System design & Specs

  • All data except annotations are upserted, so that there won't be duplicates.-
  • Annotations are not upserted, because this might lose work and/or break the AI training process
  • How to handle when nocmig ends and morning begins? The system should recognize alo local birds. Then user decides which segments they want to handle.
    • Due to this, cannot easily create a migration index for the night?
  • File metadata (such as recorder device info) will be duplicated for each file, due to simplicity.
  • All times are UTC.
  • Segments are identified by an incremented integer.
  • Due to this, if segment length changes, this requires fresh database and _exports directory.

Files

Annotator

  • ROOT app/
  • main.py - Annotator Flask routers
    • src/data_helper.py - Handle segment & file data from database

Audio file handler

  • ROOT app/src/
  • audiofile_handler.py - Handles large audio files, saves data into db
    • split_and_spectro.py - Splits large files to segments, creates spectrograms
    • file_helper.py - Functions to parse audio files, e.g. getting recoding device metadata
      • wamd.py - Third-party functions to parse Wildlife Acoustics sound files
    • file_normalizer.py - Functions to normalize audio files, converts stereo to mono
    • loxia_database.py - Class to access database

Misc

  • ROOT app/src/
  • create_csv.py - Converts MongoDB json files to CSV files for Google AutoML Vision
  • predict.py - Makes predictions using AI model
  • api.py - TEST?

Spectrograms

  • Calculating NFTT so that the spectro is close to the desired size seems to produce clearest results, despite pylab's instruction to have "A power 2 is most efficient" for the NFTT. This avoids blurring due to image resizing.
    • With 32 KhZ recording and 450 px wide 10 sec segments this means 22 ms segments and NFTT of ~1400
  • MR: Rule of thumb: 10-50 ms / window is usually good
  • Youtube: "standard" is 25 ms window size and 10 ms step (= 15 ms noverlap)

Dates

  • UTC is standard time without daylight saving time adjustments.
  • File metadata date modified cannot be trusted, it can change when file is copied?

Audiomoth:

  • Comment field has time in format "22:35:00 23/10/2019 (UTC)".
    • This seems to be start time - 3 h give or take few minutes.

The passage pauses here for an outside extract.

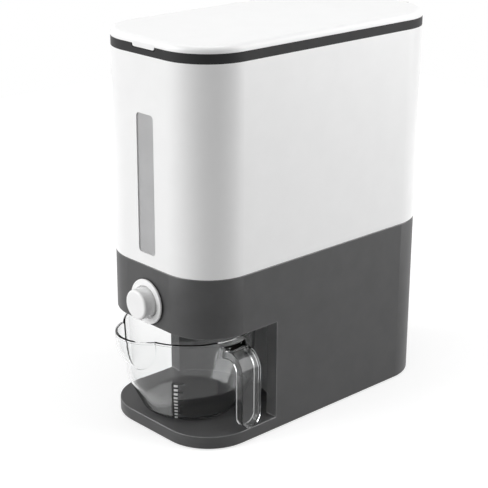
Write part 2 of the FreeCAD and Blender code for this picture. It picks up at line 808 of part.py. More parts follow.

Don't use this because unclear why the difference.
  • File name has time encoded as 32-bit hexadecimal unix timestamp of seconds, e.g. "5DB0D594" = ?
    • Forum says this is start time

SM4

  • File name has start time, e.g. "HLO10_20191102_022600"

Data model

Session (can be 1...n nights)

  • Id [string]: directory DONE
  • Directory name [string] DONE
  • Location code (acts as location id) [string] DONE
  • Entry datetime [datetime/string] DONE

Source file

  • Id [string]: directory/sourceFilename DONE
  • Session id DONE
  • Raw file metadata DONE
  • Directory name (must not change this afterwards) [string] SAME AS SESSION_ID
  • File name (must not change this afterwards) [string] DONE
  • Device id [string] DONE
  • Device model [string] DONE
  • Device version [string] DONE
  • Start datetime, normalized, from file meta, using function for each device [datetime/string] DONE
  • Night id (first day yyyymmdd), calculated from datetime [int] --TODO--
  • Length in seconds [int] DONE
  • Entry datetime [datetime/string] DONE

Segment

  • Id [string]: directory/sourceFilename/baseAudioFilename DONE
  • Segment number [int] DONE
  • Segment size in seconds [int] DONE
  • Segment offset in seconds [int] DONE
  • Peak amplitude [int]? - not needed? --TODO--
  • Entry datetime [datetime/string] DONE

Annotation

  • Id [string]: directory/sourceFilename/baseAudioFilename --TODO--
  • Tags [array of strings] --TODO--
  • Observations --TODO--
  • Entry datetime [datetime/string]

Data notes

Segment AI data TBD later

  • AI id uuid
  • Segment file uuid
  • AI run id manually
  • Probability for bird | no bird

How to find the original file later, if needed?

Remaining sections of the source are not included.